Under Henry VIII that sense of Englishness which had been growing since the Hundred Years War and had been given voice in the Reformation Parliament would be reinforced by weekly attendance at Church service. By the end of Henry’s reign the Creed, the Lord’s Prayer and the Ten Commandments were all spoken in English. Moreover from 1540 an English Bible was placed in every parish church, with effects almost as incalculable for the national literature as Caxton’s return to England with a continental printing press. It was in fact Tyndale’s version revised by Miles Coverdale, with a preface by Archbishop Cranmer. Henry VIII had completed what is known as the nation state.

With the demise of Wolsey, for the rest of his reign Henry relied on advice in religious matters from a sensitive and eager-to-please Cambridge scholar named Thomas Cranmer. Cranmer, whom Henry made chaplain to Anne Boleyn’s family, became head of the new Church of England in 1533 as Archbishop of Canterbury. He announced that the king’s first marriage to Catherine of Aragon had been invalid. The king was therefore free to marry Anne Boleyn–who was about to have a baby, the future Queen Elizabeth I.

Thomas Cromwell, a fuller’s son from Putney who had helped develop the theory of Royal Supremacy, was now the king’s right-hand man in governing the country. It soon occurred to him that the immense wealth of the monasteries accumulated over the previous 600 years–they owned perhaps one-third of the land in England–might be used to ensure the loyalty of the people who counted in the Tudor state. If he closed them down and redistributed their land among the upper and middle classes–the magnates, gentry, lawyers and merchants–he would underpin the new Church and destroy the last bastions of loyalty to the pope.

The majority of the monasteries had long ago lost their power and influence. There were fewer than 10,000 monks and nuns to contend with, and they were unworldly, gentle people. In a spirit of triumphant nationalism inspired by Wolsey’s earlier suppression of certain monasteries, Cromwell dissolved all the smaller ones and embarked on an investigation which would result in the dissolution of the rest. And with the dissolving of the monasteries and the carving up of their lands among some 40,000 people the Protestant Reformation was secured on property. Many great English families, such as the Cavendishes and Russells, merchants, lawyers and shire knights, acquired their fortunes in the lands once owned by the monasteries. They made stately homes out of the ancient abbeys–for example, the Russells, later the dukes of Bedford, received Woburn Abbey. As far as these people were concerned, there would be no going back to Rome if it meant the end of their country estates.

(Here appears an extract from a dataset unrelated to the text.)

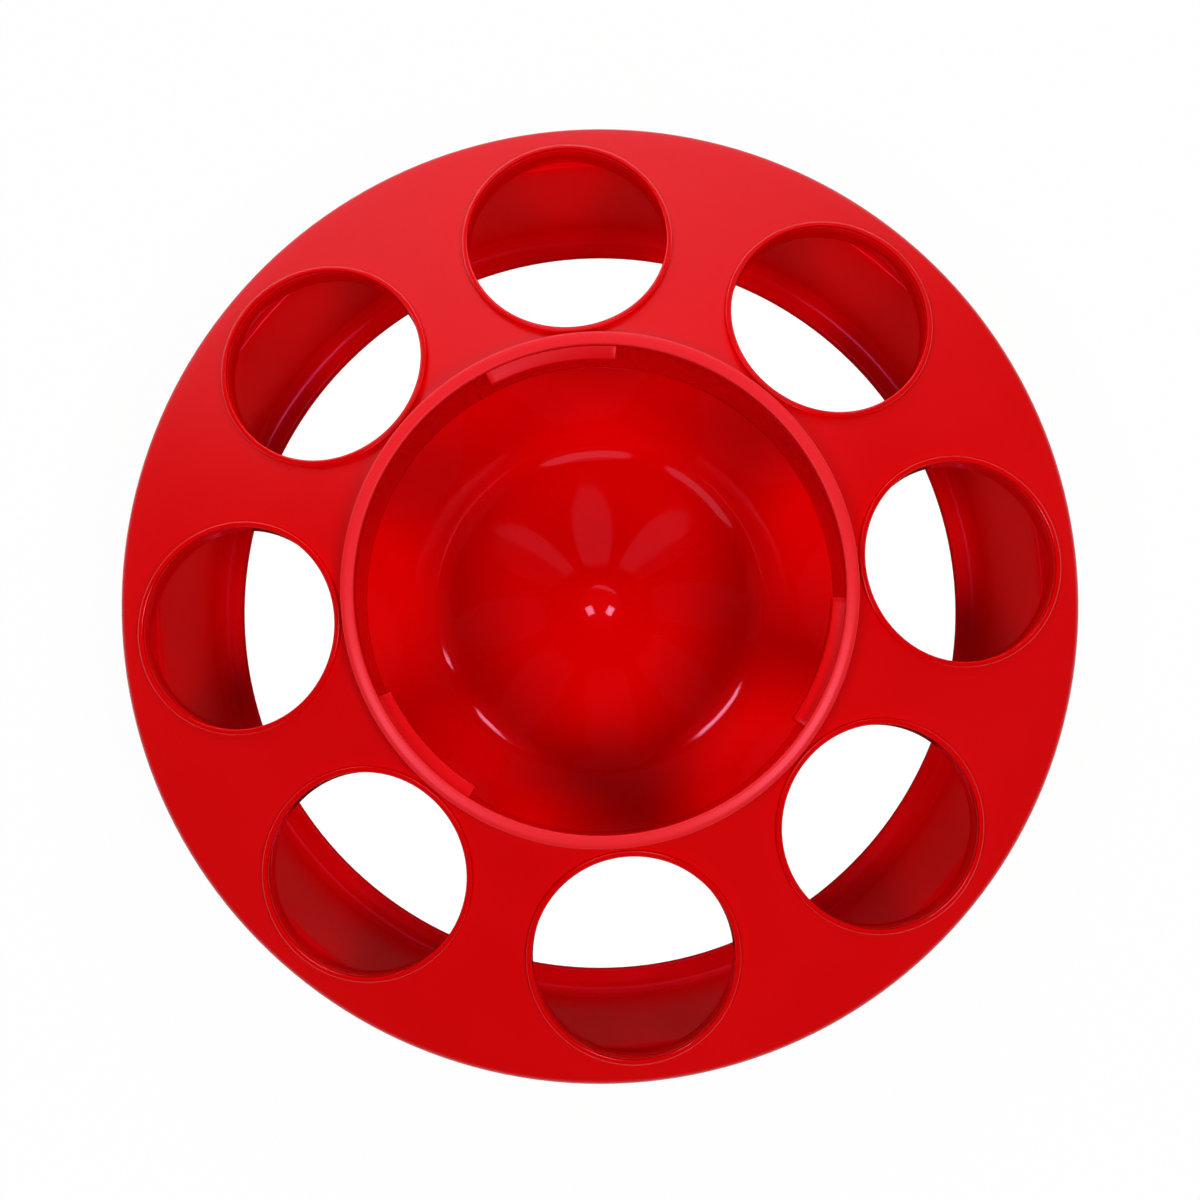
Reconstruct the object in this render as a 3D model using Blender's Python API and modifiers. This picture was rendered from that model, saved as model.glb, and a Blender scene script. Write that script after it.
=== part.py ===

The English Reformation had been accomplished upon the sturdiest and most durable of foundations: land. Nevertheless, despite the fear the king inspired as an increasingly bloody tyrant, the royal revolution had not been achieved quite as smoothly as Henry wished, particularly in his immediate circle at court and in government. He might be a religious conservative who disagreed as much as ever with Luther and who burned heretics for promulgating advanced Protestant ideas, but his chancellor Thomas More and the aged John Fisher, Bishop of Rochester, could not accept the king as substitute for the pope. Their historical sense and Catholicism refused to let them. So when the 1534 Act of Royal Supremacy required the clergy and government officials to swear an oath of loyalty to Henry as supreme head of the Church of England, More and Fisher refused. They would take the Oath of Succession–that is, they would swear loyalty to Anne Boleyn’s children–but to the king’s embarrassment and fury they also declined to accept Anne Boleyn as Henry’s lawful wife. Both men were promptly sent to the Tower.

The spectacle of More–so recently the equivalent of prime minister and one of the leading figures of English life, a scholar, a notably eloquent lawyer and a member of Parliament internationally renowned for his learning and for his book
Utopia–
being dragged in his shirt through the streets from the Tower to his trial for treason at Westminster increased the atmosphere of terror that began to surround the king. Until very recently More had been a close friend of his. Henry had often been seen walking in More’s lovely garden in Chelsea (the Chelsea Physic Garden today) with his arm affectionately round his chancellor’s shoulders. It had even been the king’s habit to turn up unexpectedly at More’s house after dinner to chat and pass the time in a merry way. He had seemed so good tempered on these occasions that More’s son-in-law Thomas Roper had remarked that the king’s growing reputation for ruthlessness seemed ill-founded. More had responded wryly, ‘Howbeit, Sir Thomas More, made Lord son Roper, I may tell thee I have no cause to be proud thereof, for if my head could win him a castle in France it should not fail to go.’ There is an echo of this in Henry’s response to the news that the pope had made Fisher a cardinal. When he heard this the king remarked, ‘The Pope shall soon have his head in Rome so that he can put the cardinal’s hat on it himself.’

Henry was dreading the effect of More’s famous eloquence at his trial, fearing that he would rally the country against his reforms. Unlike Fisher who was too old and tired to mount a defence, which ensured a rapid guilty verdict and his immediate execution, More showed that his luminous intellect had been unimpaired by prison. Although he was bowed and his hair had turned grey over the summer of his incarceration, mental torture had robbed him of none of his natural authority. His defence was clear and to the point. He had not offended against the law nor tried to oppose the king’s wishes. All he had done was to remain silent, and silence had not yet been declared treason. But nothing could avert his fate. As soon as the sentence of death was pronounced More declared that the Oath of Supremacy was indeed unlawful. ‘How can you argue with the whole of England?’ one man called from the crowd, amazed at More’s courage. ‘Ah, but I have the whole history of Christendom behind me,’ said More smiling.